• Written task:
Locate every line in the material below that has the word "bodies". Copy each of those lines.
- - -
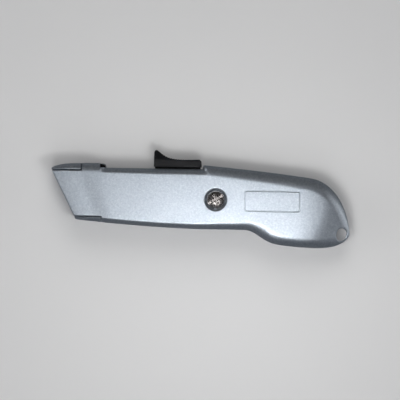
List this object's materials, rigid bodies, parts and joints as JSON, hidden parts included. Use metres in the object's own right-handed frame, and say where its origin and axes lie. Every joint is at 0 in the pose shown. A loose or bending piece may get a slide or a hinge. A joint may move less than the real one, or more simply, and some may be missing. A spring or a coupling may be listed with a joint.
{
  "type": "utility knife",
  "caption": "Retractable utility knife with die-cast silver casings, thumb slider on top, screw-held halves, hooked tail with a lanyard hole, trapezoid blade and spares inside.",
  "frame": {"origin": "on the flat outer face of the far casing, under the axis of the casing screw", "axes": "+X along the knife towards its tail, +Y towards the thumb button, +Z through the thickness, out of the face with the screw"},
  "size_m": [0.1552, 0.0496, 0.019],
  "materials": {
    "casing": "satin",
    "black_plastic": "satin",
    "screw_steel": "polished",
    "blade_steel": "satin",
    "spring_steel": "satin",
    "pin_steel": "satin",
    "brass": "satin",
    "carrier_alloy": "matte"
  },
  "bodies": {
    "far_body": {"far_casing": "casing", "threaded_insert": "brass", "index_strip": "black_plastic", "spare_blade_tray": "black_plastic", "spare_blade_1": "blade_steel", "spare_blade_2": "blade_steel", "spare_blade_3": "blade_steel", "spare_blade_4": "blade_steel", "spare_blade_5": "blade_steel"},
    "near_body": {"near_casing": "casing", "spare_blade_clip": "spring_steel", "clip_rivet": "pin_steel"},
    "retainer": {"screw_retainer": "spring_steel"},
    "screw": {"casing_screw": "screw_steel"},
    "slider": {"blade_carrier": "carrier_alloy", "blade_pins": "pin_steel", "button_pin": "pin_steel", "button_spring": "spring_steel", "spring_rivet": "pin_steel", "utility_blade": "blade_steel"},
    "button": {"thumb_button": "black_plastic"}
  },
  "joints": [
    {"name": "blade_slide", "type": "slide", "parent": "far_body", "child": "slider", "axis": [-1, 0, 0], "range_m": [0, 0.024]},
    {"name": "button_press", "type": "slide", "parent": "slider", "child": "button", "axis": [0, -1, 0], "range_m": [0, 0.0006], "stiffness_N_per_m": 2000, "springref_m": -0.001, "deforming": ["button_spring"]},
    {"name": "near_casing_lift", "type": "slide", "parent": "far_body", "child": "near_body", "axis": [0, 0, 1], "range_m": [0, 0.03]},
    {"name": "screw_out", "type": "slide", "parent": "near_body", "child": "retainer", "axis": [0, 0, 1], "range_m": [0, 0.005]},
    {"name": "screw_turn", "type": "hinge", "parent": "retainer", "child": "screw", "pos_m": [0, 0, 0.016], "axis": [0, 0, 1], "range_deg": [0, 2250]}
  ],
  "couplings": [
    {"joint": "screw_turn", "follows": "screw_out", "rad_per_m": 7854}
  ]
}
- - -
• Answer:
List this object's materials, rigid bodies, parts and joints as JSON, hidden parts included. Use metres in the object's own right-handed frame, and say where its origin and axes lie. Every joint is at 0 in the pose shown. A loose or bending piece may get a slide or a hinge. A joint may move less than the real one, or more simply, and some may be missing. A spring or a coupling may be listed with a joint.
  "bodies": {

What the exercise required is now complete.